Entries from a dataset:
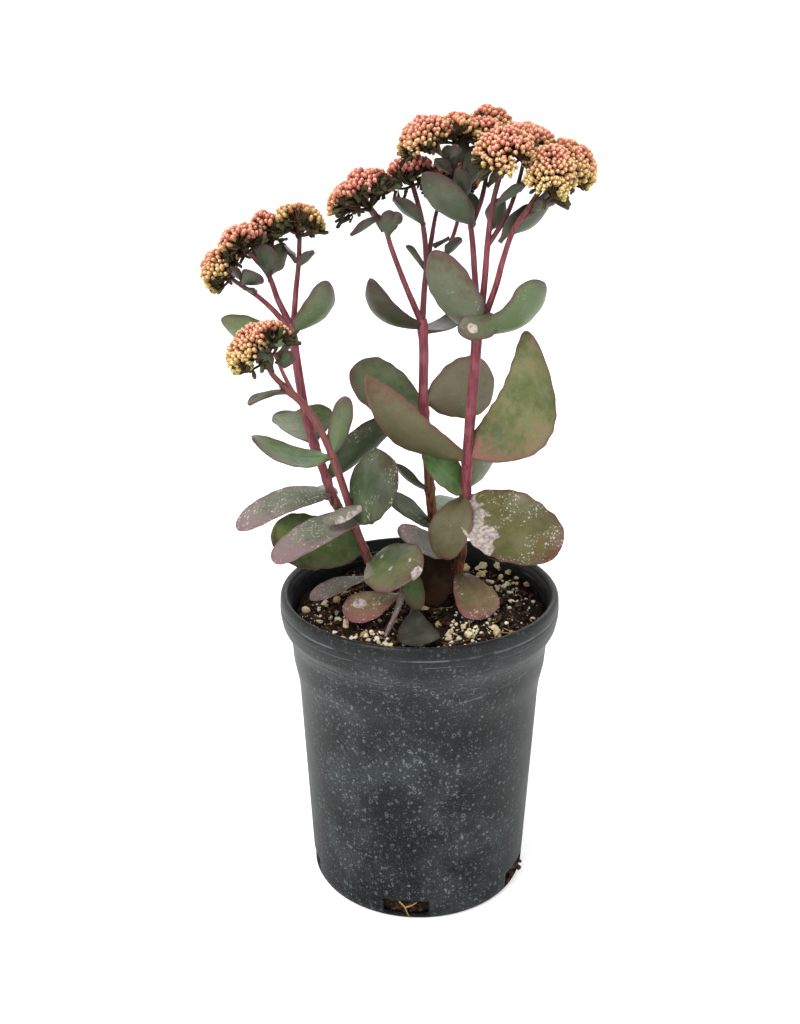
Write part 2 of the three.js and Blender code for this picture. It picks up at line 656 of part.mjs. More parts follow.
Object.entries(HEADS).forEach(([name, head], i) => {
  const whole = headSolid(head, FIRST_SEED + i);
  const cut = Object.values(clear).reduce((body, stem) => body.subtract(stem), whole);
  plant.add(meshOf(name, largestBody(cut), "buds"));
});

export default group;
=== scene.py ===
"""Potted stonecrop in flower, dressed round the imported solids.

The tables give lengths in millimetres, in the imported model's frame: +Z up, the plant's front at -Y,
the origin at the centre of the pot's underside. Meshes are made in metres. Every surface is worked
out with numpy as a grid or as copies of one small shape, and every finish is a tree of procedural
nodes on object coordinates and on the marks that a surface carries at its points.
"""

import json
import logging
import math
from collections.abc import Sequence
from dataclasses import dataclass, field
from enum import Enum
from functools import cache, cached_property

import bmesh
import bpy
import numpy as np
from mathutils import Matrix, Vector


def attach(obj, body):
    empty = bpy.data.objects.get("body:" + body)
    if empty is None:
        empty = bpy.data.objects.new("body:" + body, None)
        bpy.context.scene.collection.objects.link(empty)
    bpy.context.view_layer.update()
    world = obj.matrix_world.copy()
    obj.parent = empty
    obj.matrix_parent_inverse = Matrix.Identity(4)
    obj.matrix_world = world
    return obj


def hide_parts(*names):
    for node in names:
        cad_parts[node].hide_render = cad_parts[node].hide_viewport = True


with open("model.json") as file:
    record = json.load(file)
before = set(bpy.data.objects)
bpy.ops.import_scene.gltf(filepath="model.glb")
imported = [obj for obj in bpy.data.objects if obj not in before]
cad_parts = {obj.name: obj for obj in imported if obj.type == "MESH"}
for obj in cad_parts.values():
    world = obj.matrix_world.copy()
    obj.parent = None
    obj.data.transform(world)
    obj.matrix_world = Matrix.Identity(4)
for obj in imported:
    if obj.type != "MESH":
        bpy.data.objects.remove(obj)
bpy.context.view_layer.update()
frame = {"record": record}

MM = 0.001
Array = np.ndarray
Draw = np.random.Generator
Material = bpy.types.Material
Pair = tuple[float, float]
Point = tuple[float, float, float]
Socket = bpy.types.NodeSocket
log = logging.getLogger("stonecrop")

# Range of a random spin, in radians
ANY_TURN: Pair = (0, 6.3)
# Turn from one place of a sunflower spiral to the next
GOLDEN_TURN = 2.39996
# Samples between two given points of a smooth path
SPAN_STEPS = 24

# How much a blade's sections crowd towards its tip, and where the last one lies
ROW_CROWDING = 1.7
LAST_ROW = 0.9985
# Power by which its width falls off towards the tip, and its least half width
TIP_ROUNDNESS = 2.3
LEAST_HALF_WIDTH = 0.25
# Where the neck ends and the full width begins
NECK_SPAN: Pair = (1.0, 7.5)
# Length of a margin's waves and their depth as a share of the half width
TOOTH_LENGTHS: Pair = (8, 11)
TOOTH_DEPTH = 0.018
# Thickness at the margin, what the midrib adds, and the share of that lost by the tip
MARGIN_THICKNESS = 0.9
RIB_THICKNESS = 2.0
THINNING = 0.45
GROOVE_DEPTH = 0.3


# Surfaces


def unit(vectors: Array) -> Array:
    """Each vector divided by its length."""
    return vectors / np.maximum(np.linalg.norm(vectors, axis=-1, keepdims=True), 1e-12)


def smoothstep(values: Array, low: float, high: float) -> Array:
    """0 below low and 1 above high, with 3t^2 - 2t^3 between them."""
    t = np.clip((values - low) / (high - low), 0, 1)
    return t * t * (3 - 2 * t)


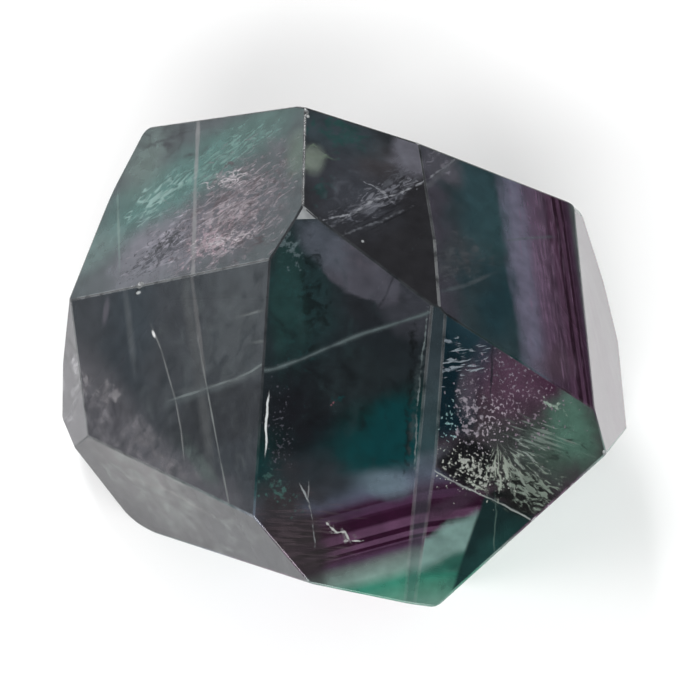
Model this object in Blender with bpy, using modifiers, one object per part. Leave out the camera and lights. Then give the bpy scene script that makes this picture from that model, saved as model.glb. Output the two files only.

* [What you have to do]
Among the entries above, find the line with "const cut = Object.values(clear).reduce((body, stem)" and the line with "obj.parent = empty"; give again exactly these two lines and all lines between them.

* [Solution to this task]
  const cut = Object.values(clear).reduce((body, stem) => body.subtract(stem), whole);
  plant.add(meshOf(name, largestBody(cut), "buds"));
});

export default group;
=== scene.py ===
"""Potted stonecrop in flower, dressed round the imported solids.

The tables give lengths in millimetres, in the imported model's frame: +Z up, the plant's front at -Y,
the origin at the centre of the pot's underside. Meshes are made in metres. Every surface is worked
out with numpy as a grid or as copies of one small shape, and every finish is a tree of procedural
nodes on object coordinates and on the marks that a surface carries at its points.
"""

import json
import logging
import math
from collections.abc import Sequence
from dataclasses import dataclass, field
from enum import Enum
from functools import cache, cached_property

import bmesh
import bpy
import numpy as np
from mathutils import Matrix, Vector


def attach(obj, body):
    empty = bpy.data.objects.get("body:" + body)
    if empty is None:
        empty = bpy.data.objects.new("body:" + body, None)
        bpy.context.scene.collection.objects.link(empty)
    bpy.context.view_layer.update()
    world = obj.matrix_world.copy()
    obj.parent = empty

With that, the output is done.